If my uncle can’t get off work, I take the Silver Line to South Station, then the Red Line to Harvard Square. The Silver Line’s about race, too. In the 1960’s, protests broke out in Jamaica Plain, Roxbury, and the South End when Boston started razing homes for another highway project. The people of color who inhabited these neighborhoods, primarily Black and Latino, knew their livelihoods and communities would never have come under such existential threat if they were rich and white. They forced the city to halt construction, but the deal stripped majority-Black Roxbury of its Orange Line access to the MBTA. The city promised to replace it, but residents are still relegated to the inefficient and unreliable buses of the Silver Line. Whether it’s retribution or negligence, that’s about race.
Right off the T station in Harvard Square, the benches on Mass. Ave are partitioned. Handrails also divide the benches at Trinity Church and Jamaica Pond, and solar panels segment flashy new seats in Central Square. This is hostile architecture. These narrowly spaced partitions—like concrete spikes on highway medians and iron studs on sidewalks—exist to keep people from lying down when they have no place else to sleep. Hostile architecture is designed to repel the homeless and others who “loiter” in public spaces. The majority of America’s homeless are people of color, the denial of economic opportunity is a function of structural oppression, and the fear that justifies hostile architecture is predicated on highly racialized stereotypes. These benches are also about race.

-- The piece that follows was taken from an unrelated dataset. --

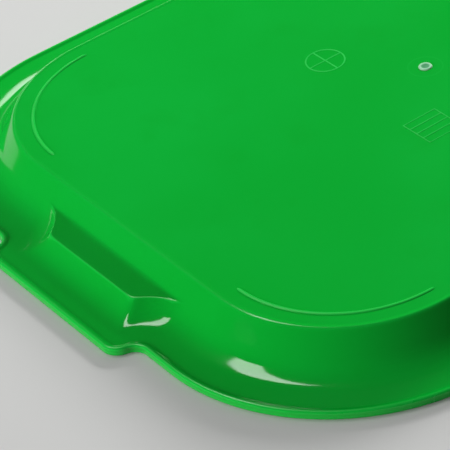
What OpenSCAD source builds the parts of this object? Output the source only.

America’s wealth and power is derived from the violence of genocide and human bondage. We reify white supremacy through exclusion, eviction, and eminent domain, and we reinforce white supremacy by denying it. We say, “Not everything is a race issue. Don’t make this about race.” But Harvard exists on this land because of race, I pay for plane tickets because of race, and I get here on the Silver Line or by the Central Artery because of race.
Because in a country built on oppression, everything is about race. Including the benches.
Ted G. Waechter '18, a Crimson editorial writer, lives in Quincy House.